Price: Free (Personal $8.99/mo, Professional $14.99/mo)
Read the Némos vs Evernote comparison
10. Bear — Score: 5.6/10
The beautiful Apple-only notes app.
- Capture speed: 7
- Organization: 5 (tags, no folders)
- Search reliability: 6
- Privacy: 8 (iCloud)
- Mobile experience: 8
- Price: 7 (Pro $2.99/mo)
Why it ranks #10: Bear is gorgeous and fast, but Apple-only and limited to text/Markdown. No support for screenshots with OCR, voice transcription, or auto-organization.
Best for: Writers who want a beautiful Markdown experience on Apple devices.
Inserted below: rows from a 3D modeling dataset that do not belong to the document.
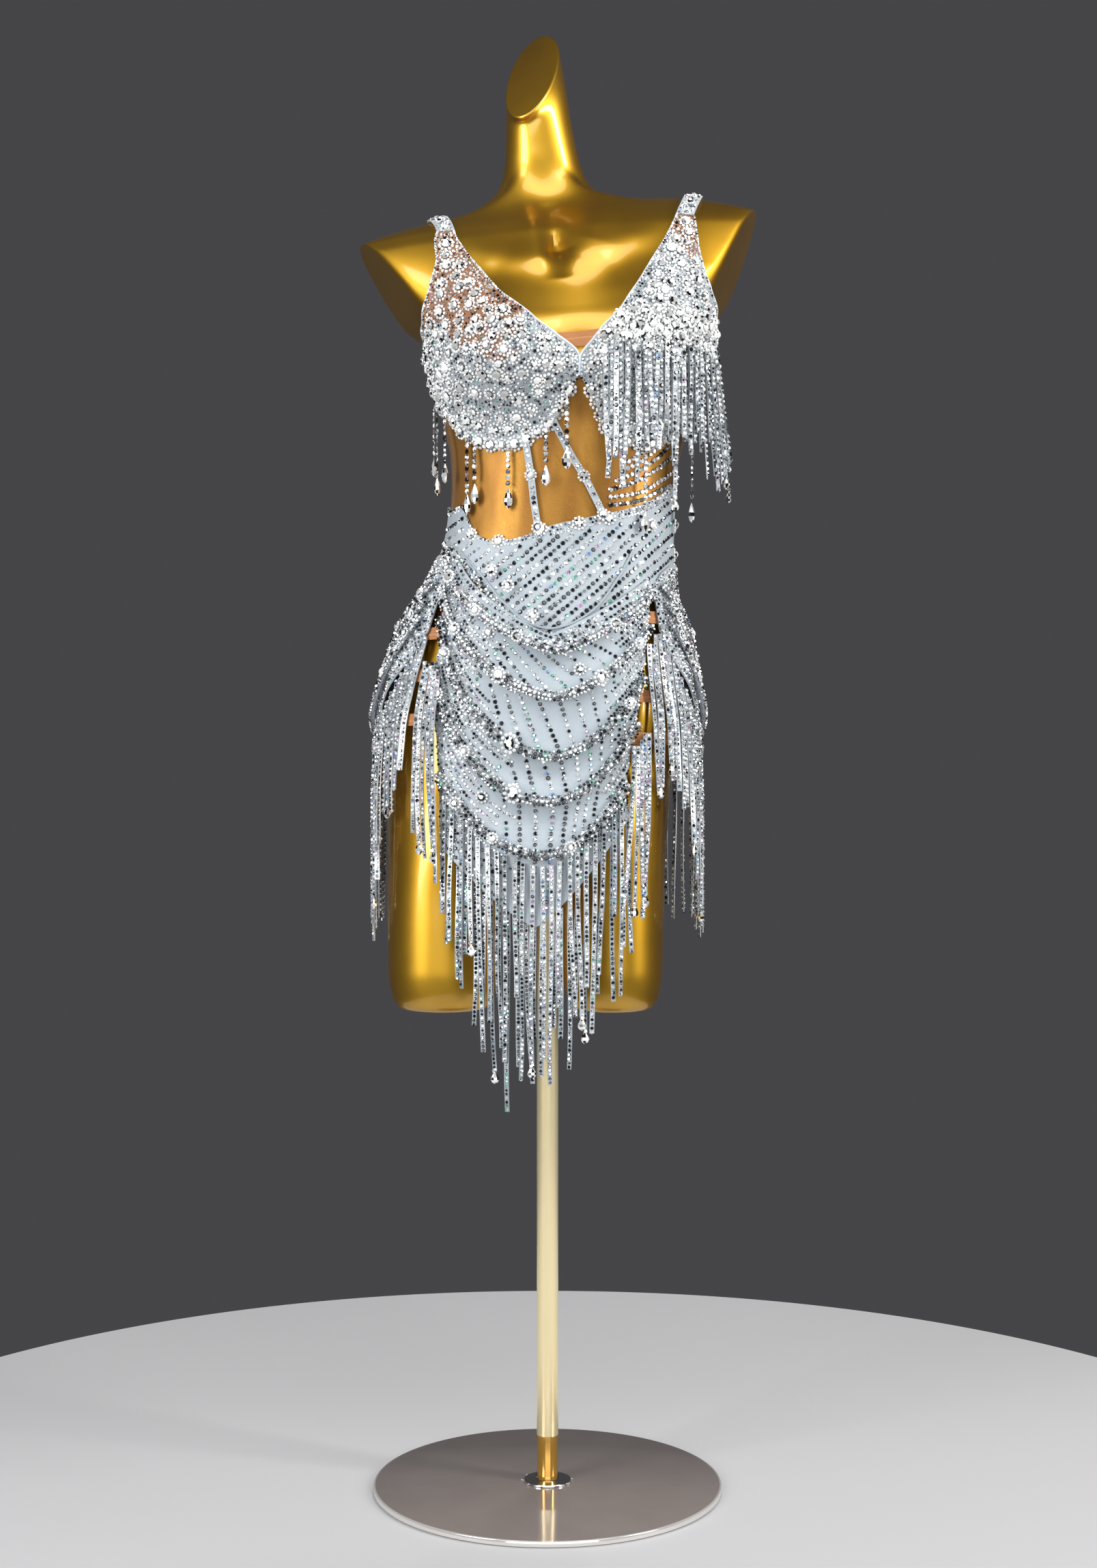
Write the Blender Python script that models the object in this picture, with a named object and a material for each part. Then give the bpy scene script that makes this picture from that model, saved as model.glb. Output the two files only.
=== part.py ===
"""Salsa dance dress on a limbless dress form with a pole and a round base.

Metres, +Z up, origin in the middle of the base's underside. The front faces -Y and +X is the
wearer's left. A place on the body is an angle and a height: 0 degrees is the front, 90 the
wearer's left side, 180 the back and 270 (or -90) the wearer's right side.
"""

import math
from types import SimpleNamespace

import bmesh
import bpy
from mathutils import Matrix, Vector
from mathutils.bvhtree import BVHTree

# Stand
SEAM = 0.0003  # gap between pieces that touch
PLATE_RADIUS = 0.178
PLATE_THICK = 0.006
PLATE_BEVEL = 0.001
POLE_RADIUS = 0.011
FLANGE_RADIUS = 0.024
FLANGE_THICK = 0.002
RECESS_RADIUS = POLE_RADIUS + 0.0005
RECESS_TOP = 0.790

# Layers, as distances out from the form's skin: (inner face, outer face)
MESH_LAYER = (0.0010, 0.0020)
CLOTH_LAYER = (0.0026, 0.0042)
TRIM_LAYER = (0.0052, 0.0066)
CLOTH_THICK = CLOTH_LAYER[1] - CLOTH_LAYER[0]
HIP_OUT = 0.0055  # inner face of the skirt's cloth where it leaves the yoke

# Trims
STRAP_WIDTH = 0.018
STRAP_BOW = 0.013
BAND_WIDTH = 0.007
ROPE_RADIUS = 0.0038
PIPING_RADIUS = 0.0024
TRIM_LIFT = 0.0008  # air under a rope, so that its straight stretches clear the cloth
ELASTIC_LAYER = (-0.0014, -0.0006)
ELASTIC_WIDTH = 0.012
BACKING_HEIGHT = 0.004
BACKING_THICK = 0.0014
STRIP_WIDTH = 0.0058

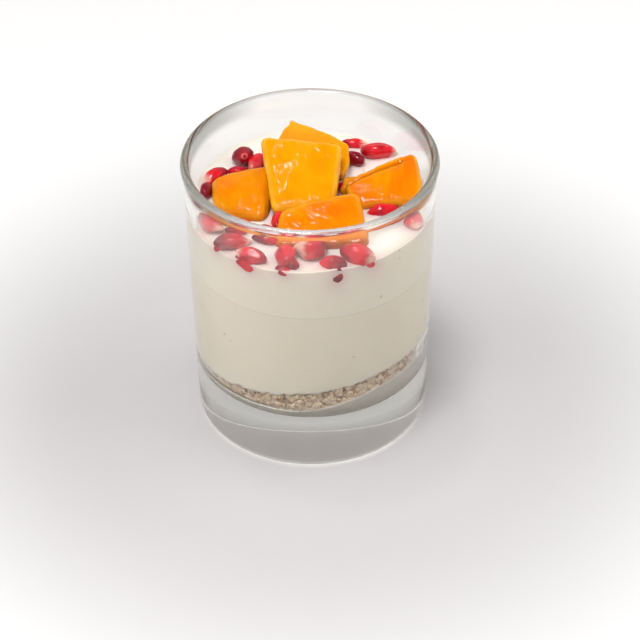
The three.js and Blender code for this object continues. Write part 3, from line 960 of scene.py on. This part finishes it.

Price: Free (Pro $2.99/mo)
Honorable Mentions
- Roam Research — Pioneered networked thought, but expensive ($15/mo) and has lost ground to Obsidian and Logseq
- Workflowy — The original outliner, still useful for nested lists
- Heptabase — Visual whiteboard PKM tool, great for spatial thinkers
- Anytype — Open-source, local-first, similar to Notion's structure
Complete Comparison Table
| Rank | App | Capture | Organize | Search | Privacy | Mobile | Price | Total |
|---|---|---|---|---|---|---|---|---|
| 1 | Némos | 10 | 10 | 9 | 10 | 10 | 9 | 9.2 |
| 2 | Notion | 6 | 7 | 8 | 6 | 6 | 8 | 8.4 |
| 3 | Obsidian | 5 | 5 | 8 | 10 | 6 | 9 | 8.0 |
| 4 | Logseq | 5 | 6 | 7 | 10 | 5 | 10 | 7.6 |
| 5 | Reflect | 7 | 7 | 7 | 5 | 7 | 4 | 7.4 |
| 6 | Capacities | 6 | 7 | 7 | 5 | 7 | 6 | 7.2 |
| 7 | Tana | 7 | 6 | 8 | 5 | 6 | 5 | 7.0 |
| 8 | Apple Notes | 8 | 4 | 6 | 9 | 9 | 10 | 6.4 |
| 9 | Evernote | 7 | 5 | 6 | 5 | 5 | 4 | 5.8 |
| 10 | Bear | 7 | 5 | 6 | 8 | 8 | 7 | 5.6 |
How to Choose
- You hate manual organization → Némos
- You work on a team → Notion
- You love local files and full control → Obsidian
- You want free and open-source → Logseq
- You only take text notes → Apple Notes (free) or Bear ($2.99)
The Bottom Line
If you're starting fresh in 2026 and want a second brain that organizes itself with AI, Némos is the best second brain app for iPhone — and the only one that combines auto-organization, on-device privacy, and 15+ content types in a single, free package.